▸ Stated goal
Take the lines from the one bearing "Turn this picture" to the one bearing "THICKNESS = 1.27 * MM", inclusive, and reproduce them exactly; include no other line.

------------------------------------

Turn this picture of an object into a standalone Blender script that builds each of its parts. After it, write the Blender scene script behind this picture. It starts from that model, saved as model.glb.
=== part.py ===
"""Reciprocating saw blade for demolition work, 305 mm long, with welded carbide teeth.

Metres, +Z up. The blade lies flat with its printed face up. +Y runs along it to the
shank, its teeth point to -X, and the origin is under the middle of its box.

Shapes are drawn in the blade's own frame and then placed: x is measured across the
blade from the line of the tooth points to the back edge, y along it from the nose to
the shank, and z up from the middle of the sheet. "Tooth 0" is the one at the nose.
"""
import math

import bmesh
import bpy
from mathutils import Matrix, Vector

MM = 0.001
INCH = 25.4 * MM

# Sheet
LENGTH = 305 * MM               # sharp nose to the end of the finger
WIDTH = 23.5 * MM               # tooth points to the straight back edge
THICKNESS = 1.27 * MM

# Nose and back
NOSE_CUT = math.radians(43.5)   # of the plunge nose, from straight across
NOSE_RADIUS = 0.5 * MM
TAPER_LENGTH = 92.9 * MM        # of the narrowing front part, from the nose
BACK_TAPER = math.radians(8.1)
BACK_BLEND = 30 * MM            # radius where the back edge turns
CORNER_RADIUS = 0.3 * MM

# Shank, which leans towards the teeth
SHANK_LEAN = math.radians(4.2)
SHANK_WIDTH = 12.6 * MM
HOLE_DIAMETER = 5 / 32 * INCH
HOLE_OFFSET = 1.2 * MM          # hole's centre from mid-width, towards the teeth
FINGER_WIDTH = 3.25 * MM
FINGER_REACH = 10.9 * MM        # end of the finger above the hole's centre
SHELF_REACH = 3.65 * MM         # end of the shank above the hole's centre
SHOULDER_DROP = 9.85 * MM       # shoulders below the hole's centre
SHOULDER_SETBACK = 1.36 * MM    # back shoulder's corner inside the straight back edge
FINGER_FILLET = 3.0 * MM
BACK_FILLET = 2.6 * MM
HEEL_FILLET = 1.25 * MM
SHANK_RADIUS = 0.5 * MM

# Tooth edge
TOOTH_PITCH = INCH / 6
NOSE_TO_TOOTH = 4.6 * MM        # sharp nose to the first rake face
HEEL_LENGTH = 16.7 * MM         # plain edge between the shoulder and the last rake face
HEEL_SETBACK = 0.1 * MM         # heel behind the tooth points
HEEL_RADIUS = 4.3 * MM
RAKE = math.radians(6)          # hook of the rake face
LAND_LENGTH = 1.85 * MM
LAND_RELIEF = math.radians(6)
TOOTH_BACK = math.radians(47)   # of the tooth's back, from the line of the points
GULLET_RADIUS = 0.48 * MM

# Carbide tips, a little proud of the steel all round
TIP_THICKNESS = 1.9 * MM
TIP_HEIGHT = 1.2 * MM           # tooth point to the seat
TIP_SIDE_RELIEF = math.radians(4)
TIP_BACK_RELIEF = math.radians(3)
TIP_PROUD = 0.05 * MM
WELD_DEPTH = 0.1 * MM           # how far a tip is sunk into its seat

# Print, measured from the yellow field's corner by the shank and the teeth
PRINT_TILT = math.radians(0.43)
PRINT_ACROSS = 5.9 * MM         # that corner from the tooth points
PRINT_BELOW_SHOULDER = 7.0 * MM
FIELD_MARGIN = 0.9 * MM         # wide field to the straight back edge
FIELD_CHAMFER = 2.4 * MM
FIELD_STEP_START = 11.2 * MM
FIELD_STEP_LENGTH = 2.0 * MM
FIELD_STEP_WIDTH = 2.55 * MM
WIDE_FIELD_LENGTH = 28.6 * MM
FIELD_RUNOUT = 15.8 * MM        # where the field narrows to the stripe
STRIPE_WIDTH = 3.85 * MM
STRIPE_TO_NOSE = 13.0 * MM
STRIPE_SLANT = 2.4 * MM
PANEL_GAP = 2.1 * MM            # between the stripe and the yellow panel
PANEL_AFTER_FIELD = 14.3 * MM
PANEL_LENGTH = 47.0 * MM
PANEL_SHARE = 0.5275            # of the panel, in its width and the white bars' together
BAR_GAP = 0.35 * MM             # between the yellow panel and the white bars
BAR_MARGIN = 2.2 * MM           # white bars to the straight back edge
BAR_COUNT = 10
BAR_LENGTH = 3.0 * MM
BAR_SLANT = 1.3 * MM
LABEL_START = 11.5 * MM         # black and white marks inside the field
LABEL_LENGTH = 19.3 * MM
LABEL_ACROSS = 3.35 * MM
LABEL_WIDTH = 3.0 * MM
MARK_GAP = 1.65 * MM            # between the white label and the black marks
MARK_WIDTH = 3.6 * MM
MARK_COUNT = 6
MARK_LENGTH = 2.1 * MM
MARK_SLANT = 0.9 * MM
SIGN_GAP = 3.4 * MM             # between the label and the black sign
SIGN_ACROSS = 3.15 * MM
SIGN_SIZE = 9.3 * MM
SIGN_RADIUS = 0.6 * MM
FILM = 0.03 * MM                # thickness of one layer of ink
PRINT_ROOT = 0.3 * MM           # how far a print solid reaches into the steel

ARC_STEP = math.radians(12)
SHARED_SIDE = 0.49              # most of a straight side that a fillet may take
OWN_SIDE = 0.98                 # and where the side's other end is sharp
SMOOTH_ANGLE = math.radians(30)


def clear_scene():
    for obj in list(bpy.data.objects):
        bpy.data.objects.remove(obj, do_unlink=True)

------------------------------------

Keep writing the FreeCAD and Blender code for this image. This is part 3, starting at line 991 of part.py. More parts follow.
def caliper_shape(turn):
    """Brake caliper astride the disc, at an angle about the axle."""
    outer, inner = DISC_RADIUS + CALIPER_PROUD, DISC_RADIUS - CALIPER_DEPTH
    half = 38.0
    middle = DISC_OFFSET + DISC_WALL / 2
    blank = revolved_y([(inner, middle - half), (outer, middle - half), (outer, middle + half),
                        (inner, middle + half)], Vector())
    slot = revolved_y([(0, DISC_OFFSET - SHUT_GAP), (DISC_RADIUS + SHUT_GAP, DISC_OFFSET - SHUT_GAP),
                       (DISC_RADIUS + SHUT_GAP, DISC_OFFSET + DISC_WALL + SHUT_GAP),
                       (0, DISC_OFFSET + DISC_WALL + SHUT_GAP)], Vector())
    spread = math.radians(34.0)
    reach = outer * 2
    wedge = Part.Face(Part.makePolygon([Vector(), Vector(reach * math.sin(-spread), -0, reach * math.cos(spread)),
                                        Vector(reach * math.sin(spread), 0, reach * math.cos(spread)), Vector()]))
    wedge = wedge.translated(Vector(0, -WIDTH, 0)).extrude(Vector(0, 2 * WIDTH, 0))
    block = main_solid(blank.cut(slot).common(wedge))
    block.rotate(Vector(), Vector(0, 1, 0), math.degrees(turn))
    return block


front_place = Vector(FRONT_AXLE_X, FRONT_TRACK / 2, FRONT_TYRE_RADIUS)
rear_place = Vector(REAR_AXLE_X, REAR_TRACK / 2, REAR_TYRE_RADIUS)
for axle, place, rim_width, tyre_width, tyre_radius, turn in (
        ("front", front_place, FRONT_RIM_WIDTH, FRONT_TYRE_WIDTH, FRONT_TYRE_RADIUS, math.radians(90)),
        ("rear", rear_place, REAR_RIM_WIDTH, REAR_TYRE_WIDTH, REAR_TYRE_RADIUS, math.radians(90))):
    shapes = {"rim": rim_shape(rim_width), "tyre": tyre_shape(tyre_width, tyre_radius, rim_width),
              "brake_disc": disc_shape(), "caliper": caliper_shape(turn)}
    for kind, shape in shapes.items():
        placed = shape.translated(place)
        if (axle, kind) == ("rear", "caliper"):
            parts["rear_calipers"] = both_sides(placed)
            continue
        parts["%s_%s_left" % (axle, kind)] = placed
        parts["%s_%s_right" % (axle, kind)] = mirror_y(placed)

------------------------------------

▸ Output of the exercise
Turn this picture of an object into a standalone Blender script that builds each of its parts. After it, write the Blender scene script behind this picture. It starts from that model, saved as model.glb.
=== part.py ===
"""Reciprocating saw blade for demolition work, 305 mm long, with welded carbide teeth.

Metres, +Z up. The blade lies flat with its printed face up. +Y runs along it to the
shank, its teeth point to -X, and the origin is under the middle of its box.

Shapes are drawn in the blade's own frame and then placed: x is measured across the
blade from the line of the tooth points to the back edge, y along it from the nose to
the shank, and z up from the middle of the sheet. "Tooth 0" is the one at the nose.
"""
import math

import bmesh
import bpy
from mathutils import Matrix, Vector

MM = 0.001
INCH = 25.4 * MM

# Sheet
LENGTH = 305 * MM               # sharp nose to the end of the finger
WIDTH = 23.5 * MM               # tooth points to the straight back edge
THICKNESS = 1.27 * MM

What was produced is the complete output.